A two-year delay in granting permanent residency reduces by almost 5 percentage points the fraction of Chinese STEM PhDs from U.S. universities who stay.
In some science and engineering fields, foreign students earn most of the PhDs awarded by U.S. universities. Many of these students stay in the United States and work in fields critical to the country's economic competitiveness. China and India are the leading sources of such high-skilled workers.
Since 2005, however, the fraction of Chinese and Indian PhDs who have chosen to stay has declined. In The Impact of Permanent Residency Delays for STEM PhDs: Who Leaves and Why (NBER Working Paper 25175) Shulamit Kahn and Megan MacGarvie link this trend to U.S. immigration laws. Limits on the number of green cards for PhDs from any single nation cause applications for permanent residency visas to be delayed, and the longer that delay, the less likely foreign PhDs in STEM fields are to stay. The researchers identify a second reason for the trend: increases in scientific output and in support for science in the graduates' home countries.
Every year, many U.S. companies try to attract PhD STEM workers from abroad by sponsoring them for permanent residency. The U.S. offers 40,040 EB-2 visas — green cards — annually for foreigners holding advanced degrees or with exceptional abilities. Country quotas apply once all the employment-based green cards have been applied for. Since late 2005, employment-based green cards have been fully subscribed, which means that these quotas are operative and that no more than 25,620 visas can be available to citizens of any single country. When a nation reaches its quota, subsequent applicants are placed in a queue, which delays the granting of a visa. Only nationals of China and India have been affected, and they have been limited for that entire period.

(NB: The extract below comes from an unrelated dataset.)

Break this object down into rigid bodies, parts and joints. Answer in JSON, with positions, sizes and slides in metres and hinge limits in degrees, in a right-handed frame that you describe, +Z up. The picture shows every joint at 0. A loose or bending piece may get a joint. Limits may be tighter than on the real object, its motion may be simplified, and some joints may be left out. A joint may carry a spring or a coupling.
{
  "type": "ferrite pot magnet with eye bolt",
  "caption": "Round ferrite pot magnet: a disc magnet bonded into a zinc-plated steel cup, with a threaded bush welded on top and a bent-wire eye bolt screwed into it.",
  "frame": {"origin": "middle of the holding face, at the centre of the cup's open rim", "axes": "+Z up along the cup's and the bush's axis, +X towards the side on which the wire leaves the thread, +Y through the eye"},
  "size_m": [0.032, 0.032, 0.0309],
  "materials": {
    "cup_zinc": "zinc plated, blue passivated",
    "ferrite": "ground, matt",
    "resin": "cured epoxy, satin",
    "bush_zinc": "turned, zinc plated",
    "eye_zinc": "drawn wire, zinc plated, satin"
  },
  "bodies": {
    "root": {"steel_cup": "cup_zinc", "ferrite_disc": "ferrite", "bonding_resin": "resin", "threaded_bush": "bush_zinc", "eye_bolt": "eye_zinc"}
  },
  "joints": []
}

The researchers study 16,215 temporary residents who earned PhDs in 2001 or later and who participated in National Science Foundation surveys of STEM PhDs from 2010 to 2015. More than two-thirds of these highly educated workers are still in the country. Of those, 14 percent reported becoming naturalized citizens and 53 percent reported that they were permanent residents. Most of the rest were still temporary residents.
The longer the delay of citizenship for temporary residents, the less likely they are to remain in the U.S., when compared to otherwise similar doctoral recipients of foreign origin. For Indian PhDs, the relative stay rate is almost 9 percentage points lower for those facing delays of at least 5.5 years. For Chinese graduates, the relative stay rate declines by 2.4 percentage points for every year of delay. Almost all STEM PhDs who leave the U.S. because of visa delays return home, rather than moving to a third country.
Although visa delays are important, other factors may also have influenced Chinese and Indian stay rates. For example, in 2011 China started the "Thousand Talents Program," aiming to bring back STEM experts. The researchers exclude scientists who might be affected by this program, and still find similar results about the effects of visa policy on stay rates in the U.S. They do find, however, a substantial effect from the strengthening of a home country's scientific base. For every 1 percent rise in citations per scientific article — a measure of national scientific prowess — the probability of remaining in the U.S. falls by 0.16 percentage points.